* [GIVEN TASK] Output all of the data below exactly as given.

* [MATERIAL PROVIDED]
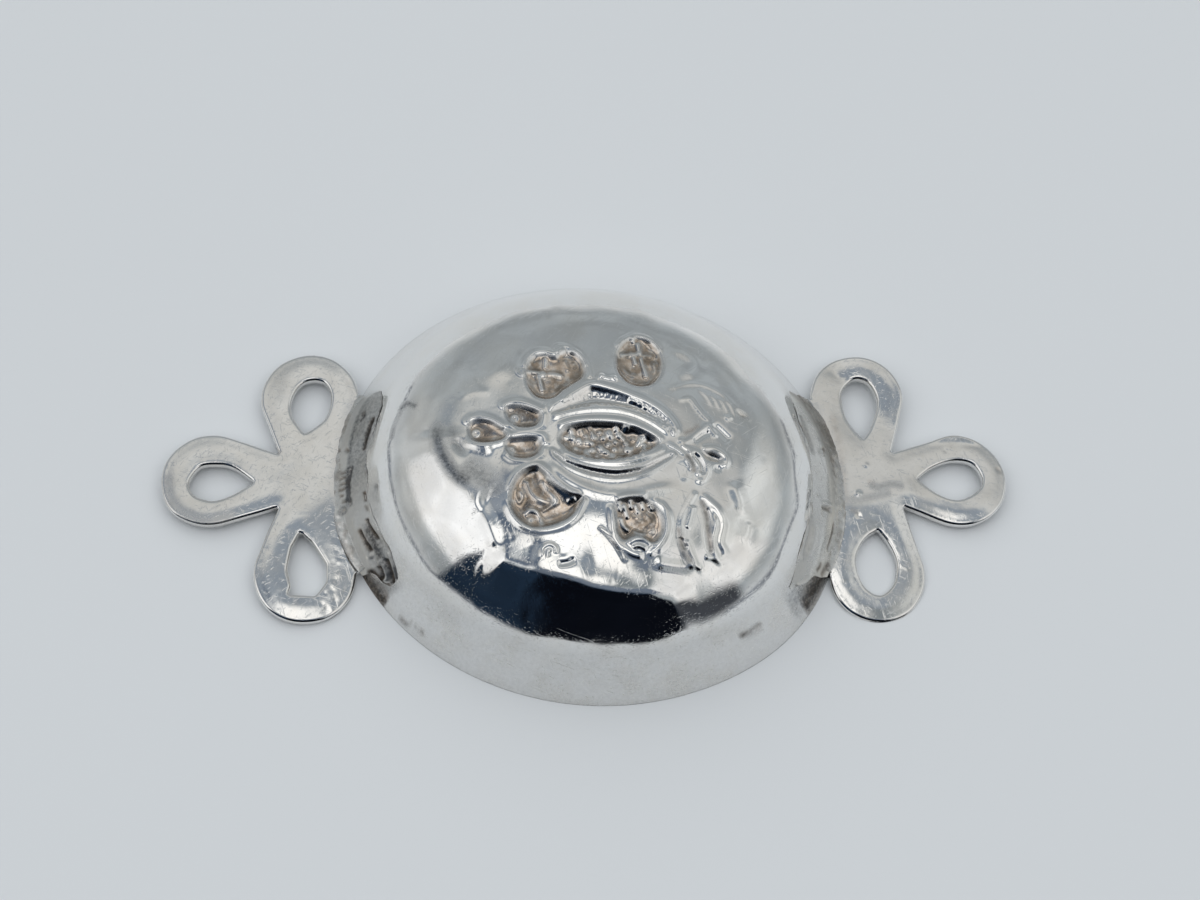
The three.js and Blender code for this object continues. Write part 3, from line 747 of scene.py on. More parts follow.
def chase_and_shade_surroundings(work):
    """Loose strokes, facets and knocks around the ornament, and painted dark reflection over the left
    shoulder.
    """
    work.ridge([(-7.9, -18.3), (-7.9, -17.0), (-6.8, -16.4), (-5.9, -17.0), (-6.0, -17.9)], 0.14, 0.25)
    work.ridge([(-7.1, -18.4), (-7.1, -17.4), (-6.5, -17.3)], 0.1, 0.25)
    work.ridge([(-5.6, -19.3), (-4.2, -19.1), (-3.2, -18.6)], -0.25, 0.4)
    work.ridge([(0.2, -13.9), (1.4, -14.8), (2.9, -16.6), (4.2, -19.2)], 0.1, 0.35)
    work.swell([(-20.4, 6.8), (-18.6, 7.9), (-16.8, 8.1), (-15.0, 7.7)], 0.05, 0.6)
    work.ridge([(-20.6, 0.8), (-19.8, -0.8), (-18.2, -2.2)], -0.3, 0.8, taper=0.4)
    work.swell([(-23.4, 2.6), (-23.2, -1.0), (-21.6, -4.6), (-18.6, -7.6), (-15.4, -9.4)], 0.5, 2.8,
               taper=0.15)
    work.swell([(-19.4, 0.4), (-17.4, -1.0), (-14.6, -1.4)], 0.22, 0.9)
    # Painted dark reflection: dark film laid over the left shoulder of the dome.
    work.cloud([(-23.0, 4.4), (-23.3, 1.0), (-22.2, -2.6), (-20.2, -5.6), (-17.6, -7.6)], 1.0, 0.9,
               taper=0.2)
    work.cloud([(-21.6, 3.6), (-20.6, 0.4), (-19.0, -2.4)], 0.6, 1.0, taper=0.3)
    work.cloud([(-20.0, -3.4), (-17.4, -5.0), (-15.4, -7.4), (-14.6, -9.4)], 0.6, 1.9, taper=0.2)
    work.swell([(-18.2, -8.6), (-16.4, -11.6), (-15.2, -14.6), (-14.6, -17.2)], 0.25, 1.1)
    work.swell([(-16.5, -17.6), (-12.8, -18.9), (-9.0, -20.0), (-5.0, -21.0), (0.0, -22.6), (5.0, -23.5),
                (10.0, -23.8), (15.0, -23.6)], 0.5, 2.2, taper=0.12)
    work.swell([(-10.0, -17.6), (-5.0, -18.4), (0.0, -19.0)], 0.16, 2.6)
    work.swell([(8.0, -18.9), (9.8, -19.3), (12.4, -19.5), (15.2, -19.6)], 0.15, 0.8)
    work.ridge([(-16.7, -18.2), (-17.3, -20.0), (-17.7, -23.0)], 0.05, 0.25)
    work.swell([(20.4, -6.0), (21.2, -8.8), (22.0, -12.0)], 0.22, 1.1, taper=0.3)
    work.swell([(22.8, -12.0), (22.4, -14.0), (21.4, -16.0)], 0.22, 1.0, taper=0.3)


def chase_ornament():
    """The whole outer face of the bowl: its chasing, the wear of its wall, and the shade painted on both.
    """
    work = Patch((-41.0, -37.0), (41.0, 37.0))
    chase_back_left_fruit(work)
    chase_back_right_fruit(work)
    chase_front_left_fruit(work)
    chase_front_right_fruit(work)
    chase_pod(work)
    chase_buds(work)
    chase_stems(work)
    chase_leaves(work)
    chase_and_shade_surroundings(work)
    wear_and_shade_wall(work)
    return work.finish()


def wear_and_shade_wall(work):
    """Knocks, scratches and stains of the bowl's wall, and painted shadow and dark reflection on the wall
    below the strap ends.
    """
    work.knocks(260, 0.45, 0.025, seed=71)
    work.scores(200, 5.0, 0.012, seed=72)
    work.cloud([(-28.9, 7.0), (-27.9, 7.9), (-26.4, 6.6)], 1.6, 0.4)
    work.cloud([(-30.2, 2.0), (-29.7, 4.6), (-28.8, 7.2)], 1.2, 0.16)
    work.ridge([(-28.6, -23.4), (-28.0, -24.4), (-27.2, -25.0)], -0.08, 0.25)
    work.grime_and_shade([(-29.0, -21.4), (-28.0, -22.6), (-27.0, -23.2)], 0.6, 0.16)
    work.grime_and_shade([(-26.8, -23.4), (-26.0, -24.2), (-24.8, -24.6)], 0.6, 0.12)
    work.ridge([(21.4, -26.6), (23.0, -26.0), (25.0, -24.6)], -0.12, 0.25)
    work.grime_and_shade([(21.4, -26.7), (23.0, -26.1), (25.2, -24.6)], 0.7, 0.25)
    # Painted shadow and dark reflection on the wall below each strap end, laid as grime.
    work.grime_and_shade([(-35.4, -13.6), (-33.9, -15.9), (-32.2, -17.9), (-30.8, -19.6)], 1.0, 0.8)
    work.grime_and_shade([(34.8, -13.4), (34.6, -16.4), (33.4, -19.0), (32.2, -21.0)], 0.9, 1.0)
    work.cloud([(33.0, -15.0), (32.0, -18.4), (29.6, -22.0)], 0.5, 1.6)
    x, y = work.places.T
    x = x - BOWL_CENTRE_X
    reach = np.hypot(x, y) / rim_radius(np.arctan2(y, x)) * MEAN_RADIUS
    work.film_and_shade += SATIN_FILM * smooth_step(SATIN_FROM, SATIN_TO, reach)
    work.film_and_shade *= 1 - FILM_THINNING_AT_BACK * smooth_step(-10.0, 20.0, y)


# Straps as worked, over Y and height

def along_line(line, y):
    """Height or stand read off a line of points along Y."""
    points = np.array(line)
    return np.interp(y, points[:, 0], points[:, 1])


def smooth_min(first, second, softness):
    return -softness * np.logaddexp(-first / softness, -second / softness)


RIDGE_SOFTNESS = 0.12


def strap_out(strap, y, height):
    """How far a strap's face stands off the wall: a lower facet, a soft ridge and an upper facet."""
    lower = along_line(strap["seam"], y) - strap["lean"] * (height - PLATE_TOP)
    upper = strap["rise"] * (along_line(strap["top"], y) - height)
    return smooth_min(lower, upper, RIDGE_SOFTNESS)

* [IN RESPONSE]
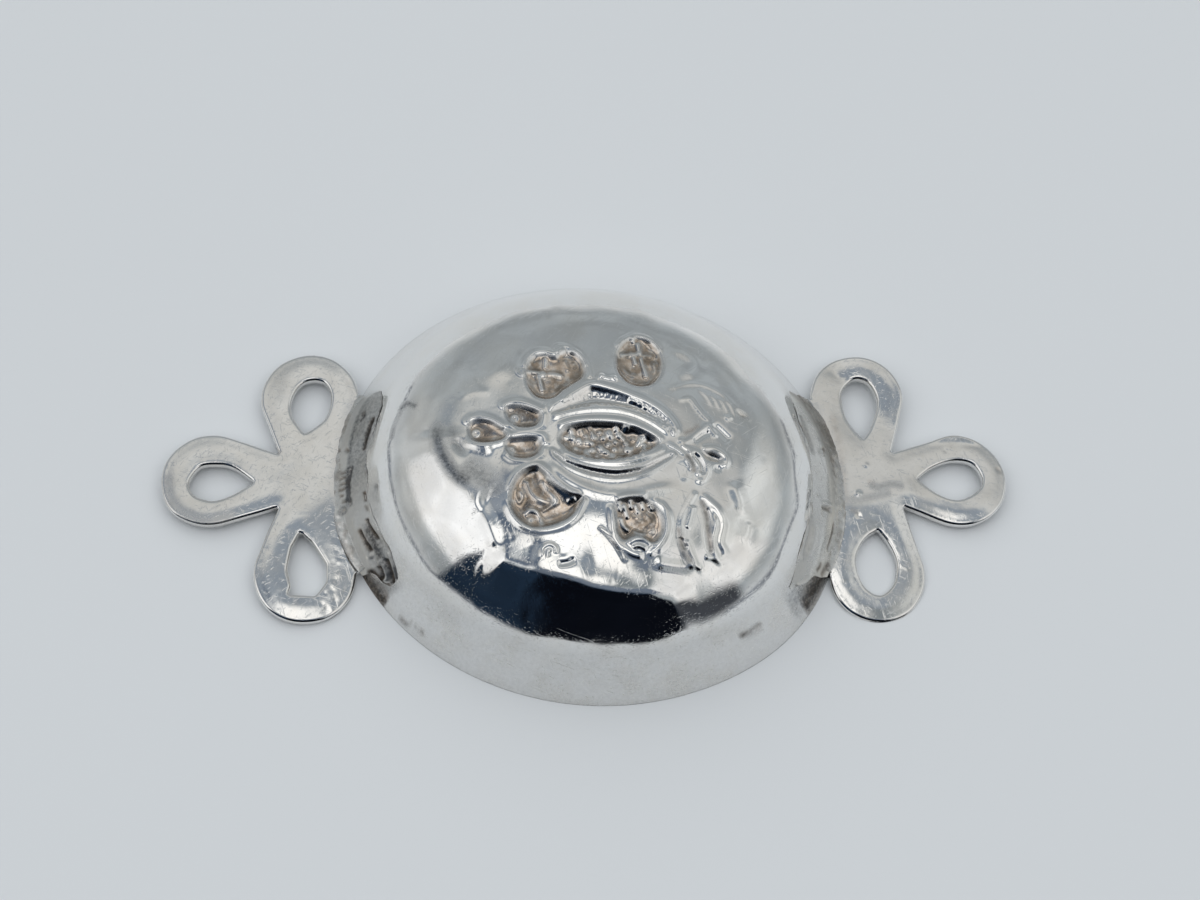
The three.js and Blender code for this object continues. Write part 3, from line 747 of scene.py on. More parts follow.
def chase_and_shade_surroundings(work):
    """Loose strokes, facets and knocks around the ornament, and painted dark reflection over the left
    shoulder.
    """
    work.ridge([(-7.9, -18.3), (-7.9, -17.0), (-6.8, -16.4), (-5.9, -17.0), (-6.0, -17.9)], 0.14, 0.25)
    work.ridge([(-7.1, -18.4), (-7.1, -17.4), (-6.5, -17.3)], 0.1, 0.25)
    work.ridge([(-5.6, -19.3), (-4.2, -19.1), (-3.2, -18.6)], -0.25, 0.4)
    work.ridge([(0.2, -13.9), (1.4, -14.8), (2.9, -16.6), (4.2, -19.2)], 0.1, 0.35)
    work.swell([(-20.4, 6.8), (-18.6, 7.9), (-16.8, 8.1), (-15.0, 7.7)], 0.05, 0.6)
    work.ridge([(-20.6, 0.8), (-19.8, -0.8), (-18.2, -2.2)], -0.3, 0.8, taper=0.4)
    work.swell([(-23.4, 2.6), (-23.2, -1.0), (-21.6, -4.6), (-18.6, -7.6), (-15.4, -9.4)], 0.5, 2.8,
               taper=0.15)
    work.swell([(-19.4, 0.4), (-17.4, -1.0), (-14.6, -1.4)], 0.22, 0.9)
    # Painted dark reflection: dark film laid over the left shoulder of the dome.
    work.cloud([(-23.0, 4.4), (-23.3, 1.0), (-22.2, -2.6), (-20.2, -5.6), (-17.6, -7.6)], 1.0, 0.9,
               taper=0.2)
    work.cloud([(-21.6, 3.6), (-20.6, 0.4), (-19.0, -2.4)], 0.6, 1.0, taper=0.3)
    work.cloud([(-20.0, -3.4), (-17.4, -5.0), (-15.4, -7.4), (-14.6, -9.4)], 0.6, 1.9, taper=0.2)
    work.swell([(-18.2, -8.6), (-16.4, -11.6), (-15.2, -14.6), (-14.6, -17.2)], 0.25, 1.1)
    work.swell([(-16.5, -17.6), (-12.8, -18.9), (-9.0, -20.0), (-5.0, -21.0), (0.0, -22.6), (5.0, -23.5),
                (10.0, -23.8), (15.0, -23.6)], 0.5, 2.2, taper=0.12)
    work.swell([(-10.0, -17.6), (-5.0, -18.4), (0.0, -19.0)], 0.16, 2.6)
    work.swell([(8.0, -18.9), (9.8, -19.3), (12.4, -19.5), (15.2, -19.6)], 0.15, 0.8)
    work.ridge([(-16.7, -18.2), (-17.3, -20.0), (-17.7, -23.0)], 0.05, 0.25)
    work.swell([(20.4, -6.0), (21.2, -8.8), (22.0, -12.0)], 0.22, 1.1, taper=0.3)
    work.swell([(22.8, -12.0), (22.4, -14.0), (21.4, -16.0)], 0.22, 1.0, taper=0.3)


def chase_ornament():
    """The whole outer face of the bowl: its chasing, the wear of its wall, and the shade painted on both.
    """
    work = Patch((-41.0, -37.0), (41.0, 37.0))
    chase_back_left_fruit(work)
    chase_back_right_fruit(work)
    chase_front_left_fruit(work)
    chase_front_right_fruit(work)
    chase_pod(work)
    chase_buds(work)
    chase_stems(work)
    chase_leaves(work)
    chase_and_shade_surroundings(work)
    wear_and_shade_wall(work)
    return work.finish()


def wear_and_shade_wall(work):
    """Knocks, scratches and stains of the bowl's wall, and painted shadow and dark reflection on the wall
    below the strap ends.
    """
    work.knocks(260, 0.45, 0.025, seed=71)
    work.scores(200, 5.0, 0.012, seed=72)
    work.cloud([(-28.9, 7.0), (-27.9, 7.9), (-26.4, 6.6)], 1.6, 0.4)
    work.cloud([(-30.2, 2.0), (-29.7, 4.6), (-28.8, 7.2)], 1.2, 0.16)
    work.ridge([(-28.6, -23.4), (-28.0, -24.4), (-27.2, -25.0)], -0.08, 0.25)
    work.grime_and_shade([(-29.0, -21.4), (-28.0, -22.6), (-27.0, -23.2)], 0.6, 0.16)
    work.grime_and_shade([(-26.8, -23.4), (-26.0, -24.2), (-24.8, -24.6)], 0.6, 0.12)
    work.ridge([(21.4, -26.6), (23.0, -26.0), (25.0, -24.6)], -0.12, 0.25)
    work.grime_and_shade([(21.4, -26.7), (23.0, -26.1), (25.2, -24.6)], 0.7, 0.25)
    # Painted shadow and dark reflection on the wall below each strap end, laid as grime.
    work.grime_and_shade([(-35.4, -13.6), (-33.9, -15.9), (-32.2, -17.9), (-30.8, -19.6)], 1.0, 0.8)
    work.grime_and_shade([(34.8, -13.4), (34.6, -16.4), (33.4, -19.0), (32.2, -21.0)], 0.9, 1.0)
    work.cloud([(33.0, -15.0), (32.0, -18.4), (29.6, -22.0)], 0.5, 1.6)
    x, y = work.places.T
    x = x - BOWL_CENTRE_X
    reach = np.hypot(x, y) / rim_radius(np.arctan2(y, x)) * MEAN_RADIUS
    work.film_and_shade += SATIN_FILM * smooth_step(SATIN_FROM, SATIN_TO, reach)
    work.film_and_shade *= 1 - FILM_THINNING_AT_BACK * smooth_step(-10.0, 20.0, y)


# Straps as worked, over Y and height

def along_line(line, y):
    """Height or stand read off a line of points along Y."""
    points = np.array(line)
    return np.interp(y, points[:, 0], points[:, 1])


def smooth_min(first, second, softness):
    return -softness * np.logaddexp(-first / softness, -second / softness)


RIDGE_SOFTNESS = 0.12


def strap_out(strap, y, height):
    """How far a strap's face stands off the wall: a lower facet, a soft ridge and an upper facet."""
    lower = along_line(strap["seam"], y) - strap["lean"] * (height - PLATE_TOP)
    upper = strap["rise"] * (along_line(strap["top"], y) - height)
    return smooth_min(lower, upper, RIDGE_SOFTNESS)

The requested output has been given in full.